The country is currently governed by the National Transitional Council (NTC), an unelected body of civic and tribal leaders and Gaddafi opponents which is recognised internationally as the country’s legitimate leadership.

Once the newly elected assembly holds its first session, the NTC is due to step down.

Nuri al-Abbar, head of the electoral commission, urged candidates “to conduct an honorable competition and live up to their responsibilities”. 

Campaign guidelines published by the electoral commission called on candidates to avoid conducts that foster the outbreak of conflicts between voters, hurt national unity and sow discrimination or hatred.

Candidates are obliged to disclose how their campaign was financed.

During his 42-year rule, Gaddafi banned direct elections, saying they were bourgeois and anti-democratic.

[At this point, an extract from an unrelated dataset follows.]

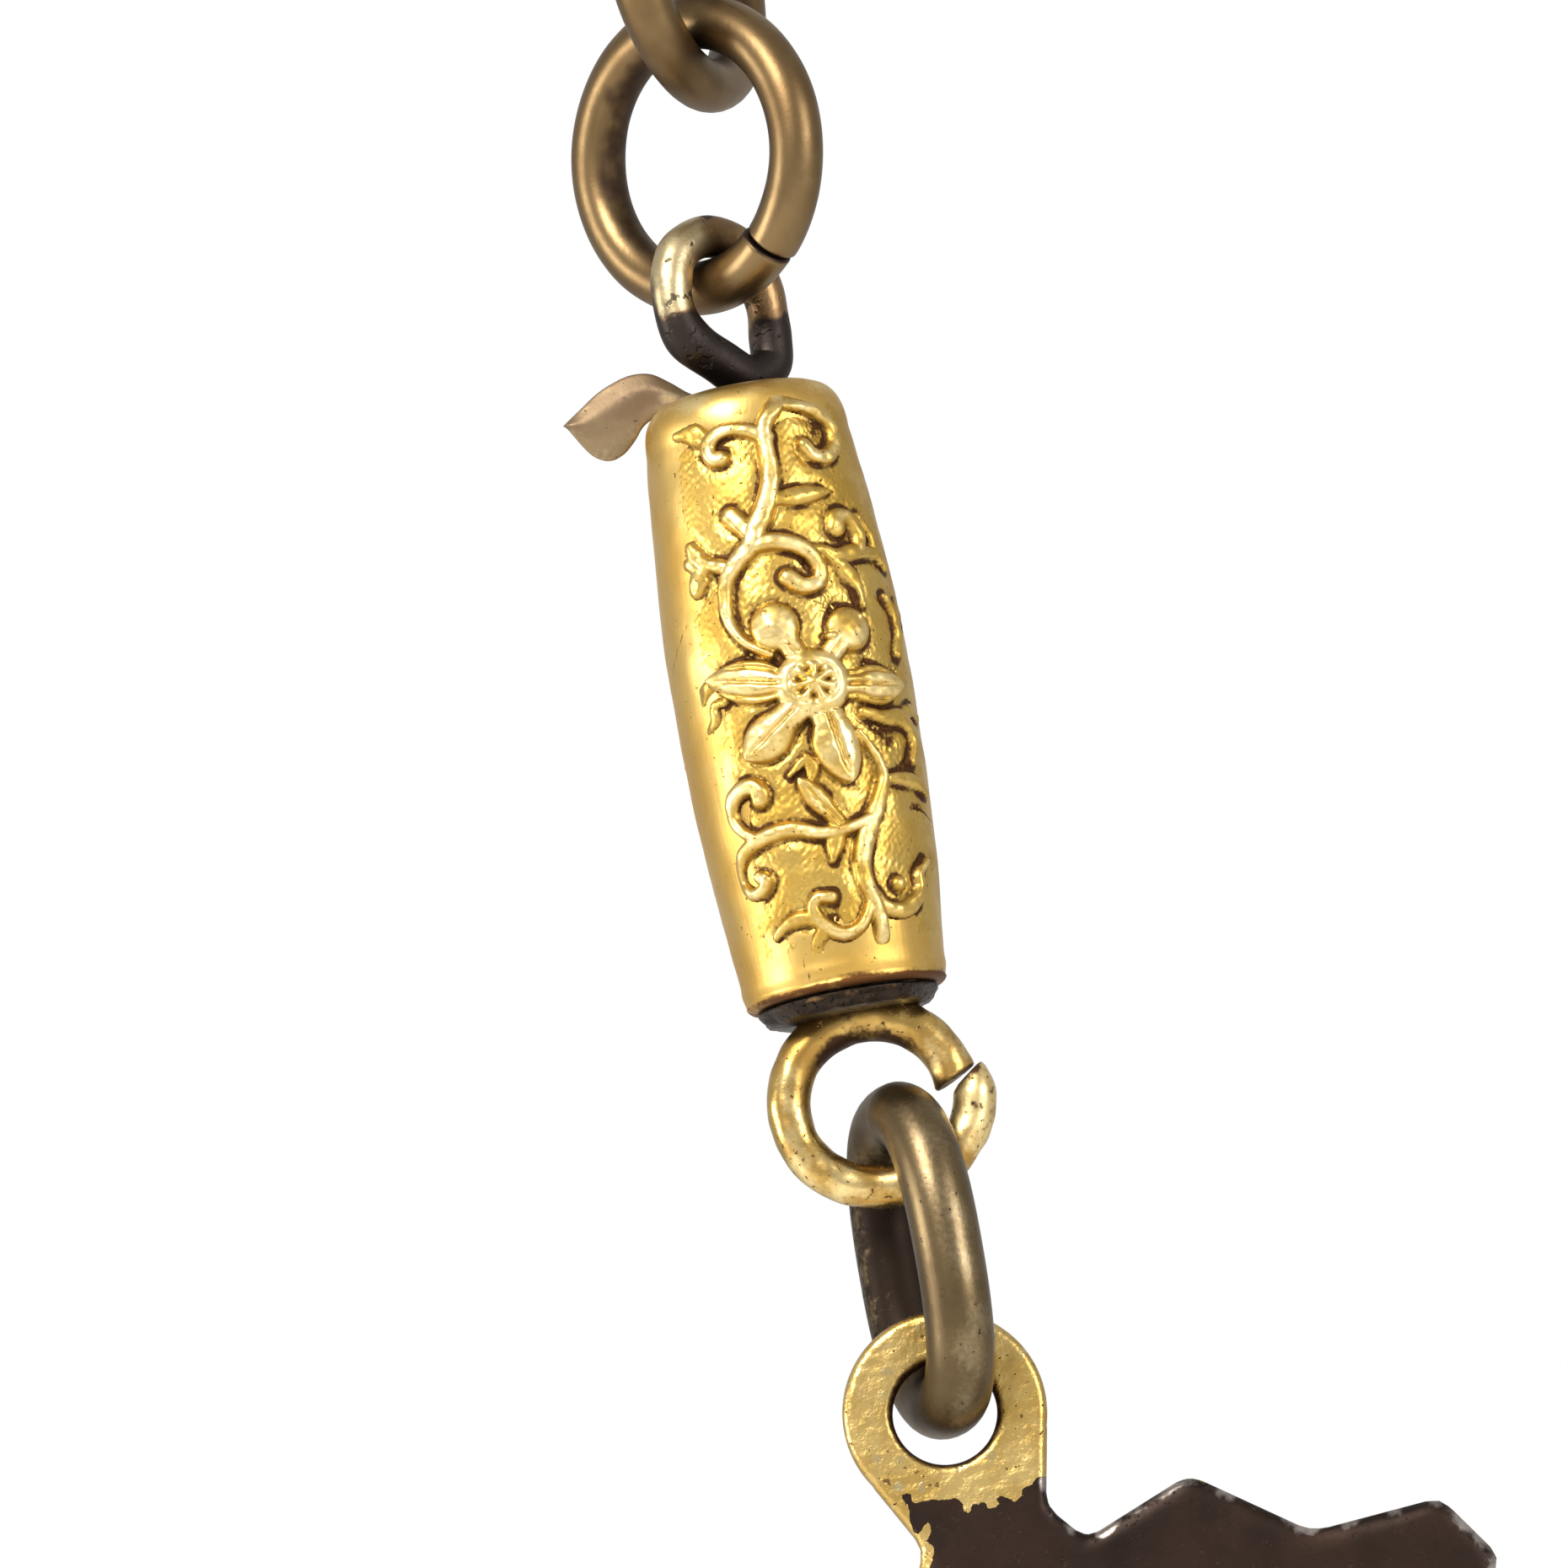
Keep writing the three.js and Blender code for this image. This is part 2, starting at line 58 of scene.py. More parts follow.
# ---- curves and small sums ------------------------------------------------------------------
def smooth_line(points, steps=12, closed=False):
    """Centripetal Catmull-Rom curve: between two points, three levels of straight mixes whose
    knots are spaced by the square root of the distance from point to point."""
    p = np.asarray(points, float)
    if closed:
        p = np.concatenate([p[-1:], p, p[:2]])
    else:
        p = np.concatenate([2 * p[:1] - p[1:2], p, 2 * p[-1:] - p[-2:-1]])
    gap = np.linalg.norm(np.diff(p, axis=0), axis=1) ** 0.5
    k1 = gap[:-2, None, None]
    k2 = k1 + gap[1:-1, None, None]
    k3 = k2 + gap[2:, None, None]
    u = (np.arange(steps) / steps)[None, :, None]
    t = k1 + (k2 - k1) * u
    p0, p1, p2, p3 = (q[:, None, :] for q in (p[:-3], p[1:-2], p[2:-1], p[3:]))
    a1 = (k1 - t) / k1 * p0 + t / k1 * p1
    a2 = (k2 - t) / (k2 - k1) * p1 + (t - k1) / (k2 - k1) * p2
    a3 = (k3 - t) / (k3 - k2) * p2 + (t - k2) / (k3 - k2) * p3
    b1 = (k2 - t) / k2 * a1 + t / k2 * a2
    b2 = (k3 - t) / (k3 - k1) * a2 + (t - k1) / (k3 - k1) * a3
    line = ((k2 - t) / (k2 - k1) * b1 + (t - k1) / (k2 - k1) * b2).reshape(-1, p.shape[1])
    return line if closed else np.concatenate([line, p[-2:-1]])


def smoothstep(low, high, value):
    """0 below low, 1 above high, and 3t^2 - 2t^3 between them."""
    t = np.clip((value - low) / (high - low), 0, 1)
    return t * t * (3 - 2 * t)


def unevenness(points, size, seed, waves=24):
    """Smooth seeded noise of about unit height: a sum of sine waves of random direction whose
    lengths lie round the given size."""
    rng = np.random.default_rng(seed)
    ways = rng.normal(size=(waves, points.shape[-1]))
    ways /= np.linalg.norm(ways, axis=1, keepdims=True)
    ways *= 2 * np.pi / (size * rng.uniform(0.7, 1.6, (waves, 1)))
    turns = rng.uniform(0, 2 * np.pi, waves)
    return np.sin(points @ ways.T + turns).sum(-1) / np.sqrt(waves / 2)


def bell(distance, width):
    """1 at no distance, falling as exp(-(d / width)^2)."""
    return np.exp(-(distance / width) ** 2)


def circle(count):
    """Angles spaced evenly once round, from 0."""
    return np.linspace(0, 2 * np.pi, count, endpoint=False)


def wire_shares(count, near_start, near_end):
    """Shares of a cut wire's length from 0 to 1: even steps, and a few more close to its ends."""
    return np.concatenate([[0, *near_start], np.linspace(0, 1, count)[1:-1], [*near_end, 1]])


# ---- meshes ---------------------------------------------------------------------------------
def signed_volume(points, faces):
    """Six times the volume inside a mesh, from the triangles of each face's fan."""
    total = 0.0
    for corners in faces:
        for step in range(1, corners.shape[1] - 1):
            a, b, c = points[corners[:, 0]], points[corners[:, step]], points[corners[:, step + 1]]
            total += np.einsum("ij,ij->i", a, np.cross(b, c)).sum()
    return total


def make_piece(name, points, faces, body, material, nodes=(), marks=None):
    """A closed mesh from points in millimetres and arrays of faces with equal corner counts,
    turned so that its volume is positive, on a body, standing for CAD nodes."""
    if signed_volume(points - points.mean(0), faces) < 0:
        faces = [corners[:, ::-1] for corners in faces]
    mesh = bpy.data.meshes.new(name)
    corners = np.concatenate([f.ravel() for f in faces]).astype(np.int32)
    counts = np.concatenate([np.full(len(f), f.shape[1]) for f in faces])
    mesh.vertices.add(len(points))
    mesh.vertices.foreach_set("co", (points * MM).astype(np.float32).ravel())
    mesh.loops.add(len(corners))
    mesh.loops.foreach_set("vertex_index", corners)
    mesh.polygons.add(len(counts))
    starts = np.concatenate([[0], np.cumsum(counts)[:-1]]).astype(np.int32)
    mesh.polygons.foreach_set("loop_start", starts)
    mesh.update(calc_edges=True)
    mesh.validate()
    mesh.shade_smooth()
    for mark, values in (marks or {}).items():
        attribute = mesh.attributes.new(mark, "FLOAT", "POINT")
        attribute.data.foreach_set("value", np.clip(values, 0, 1).astype(np.float32).ravel())
    mesh.materials.append(material)
    piece = bpy.data.objects.new(name, mesh)
    bpy.context.scene.collection.objects.link(piece)
    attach(piece, body)
    if nodes:
        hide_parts(*nodes)
    return piece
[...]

Ian Martin, the United Nations envoy for Libya, told AFP news agency that the new timetable for the elections was doable and called the delay a “wise” move as it would give voters more time to familiarise themselves with the candidates.

“It is still tight but our electoral team … believes this is a feasible timetable,” he said. “It doesn’t have to be a perfect election but it is a much needed election.”

Security concerns

Martin said UN advisers were counselling the interior ministry on its security planning for the first national election since the 2011 popular uprising toppled Gaddafi’s regime.

“In a post-conflict situation it would be unrealistic to think that there would be no security problems at all, but I am very encouraged by the fact that there were no serious security incidents around voter registration,” he said.

“Once there are competing candidates the mood can heat up a bit, but I believe that the capacity is there to address security problems if they arise.”

He said that the new authorities have shown considerable capacity in mediating clashes, even though the nascent army remains weak and dependent on brigades of former rebels to help settle conflicts.

Renewed gunbattles raged in northwest Libya on Monday between fighters who supported the revolution and former Gaddafi loyalists, killing at least 60 people, local medical sources said.

On Sunday, Libyan troops arrived in the mountanous area near Zintan to impose a ceasefire, as fighting spilled into a seventh day.

Other clashes this month centred on the southern city of Kufra and in the Nafusa mountain region west of the capital, Tripoli.

Libya has also witnessed a series of attacks on Western targets in recent weeks, mostly in the eastern city of Benghazi, cradle of the 2011 revolt.